Written instruction:
Reproduce verbatim the lines up to and including the one with "# and depth.", starting from the first.

○ ○ ○

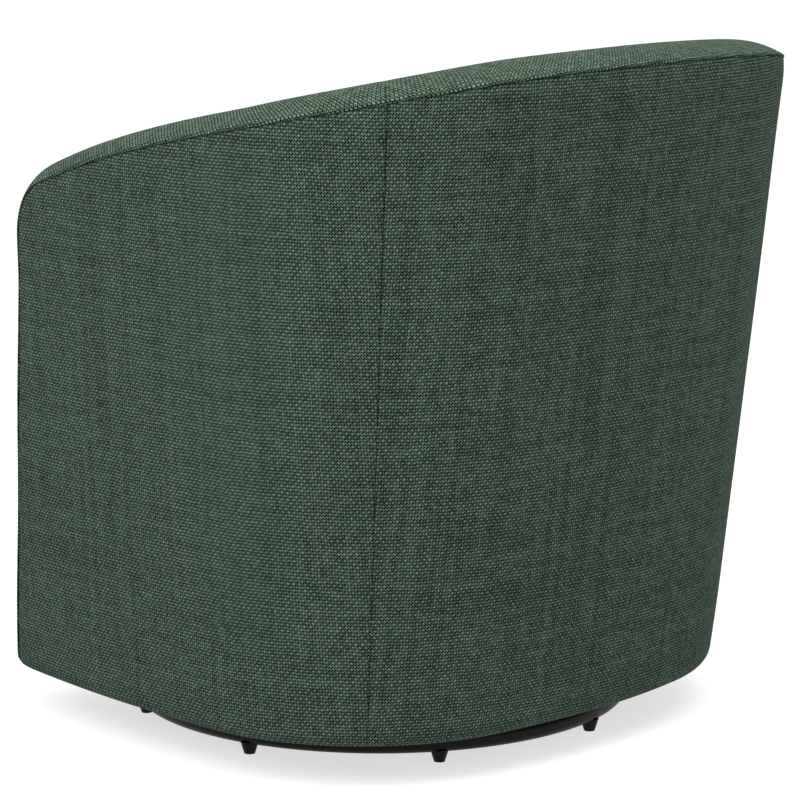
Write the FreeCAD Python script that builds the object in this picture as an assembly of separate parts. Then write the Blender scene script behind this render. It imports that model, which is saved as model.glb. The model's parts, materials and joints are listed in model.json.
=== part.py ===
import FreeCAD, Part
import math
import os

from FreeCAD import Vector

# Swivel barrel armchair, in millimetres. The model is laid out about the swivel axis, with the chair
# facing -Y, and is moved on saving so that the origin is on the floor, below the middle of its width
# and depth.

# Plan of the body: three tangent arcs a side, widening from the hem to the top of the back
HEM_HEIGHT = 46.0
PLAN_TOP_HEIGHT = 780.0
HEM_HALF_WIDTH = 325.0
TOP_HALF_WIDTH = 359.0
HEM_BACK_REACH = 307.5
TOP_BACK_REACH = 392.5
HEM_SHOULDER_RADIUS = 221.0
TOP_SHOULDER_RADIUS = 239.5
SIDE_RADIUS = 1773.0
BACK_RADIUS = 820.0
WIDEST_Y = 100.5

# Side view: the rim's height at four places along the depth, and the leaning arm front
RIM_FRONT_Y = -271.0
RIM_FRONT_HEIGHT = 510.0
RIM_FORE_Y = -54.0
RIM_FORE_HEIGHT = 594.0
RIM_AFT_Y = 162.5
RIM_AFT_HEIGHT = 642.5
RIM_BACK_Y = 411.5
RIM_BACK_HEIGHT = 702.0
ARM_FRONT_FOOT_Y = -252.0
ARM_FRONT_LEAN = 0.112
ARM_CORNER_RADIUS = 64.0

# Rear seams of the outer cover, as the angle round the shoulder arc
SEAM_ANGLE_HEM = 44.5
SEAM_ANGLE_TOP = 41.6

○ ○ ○

Complete output:
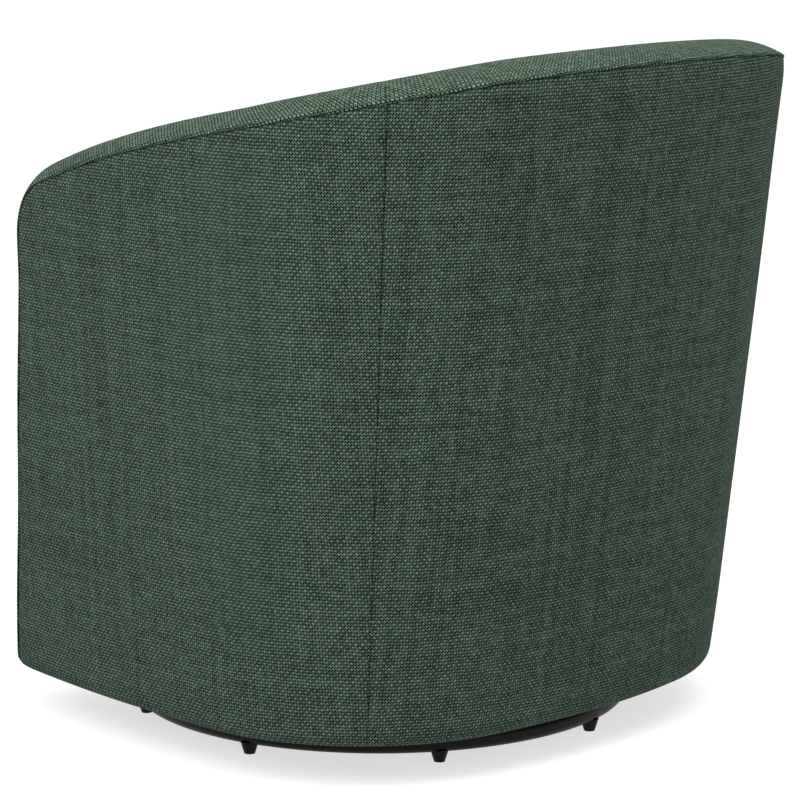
Write the FreeCAD Python script that builds the object in this picture as an assembly of separate parts. Then write the Blender scene script behind this render. It imports that model, which is saved as model.glb. The model's parts, materials and joints are listed in model.json.
=== part.py ===
import FreeCAD, Part
import math
import os

from FreeCAD import Vector

# Swivel barrel armchair, in millimetres. The model is laid out about the swivel axis, with the chair
# facing -Y, and is moved on saving so that the origin is on the floor, below the middle of its width
# and depth.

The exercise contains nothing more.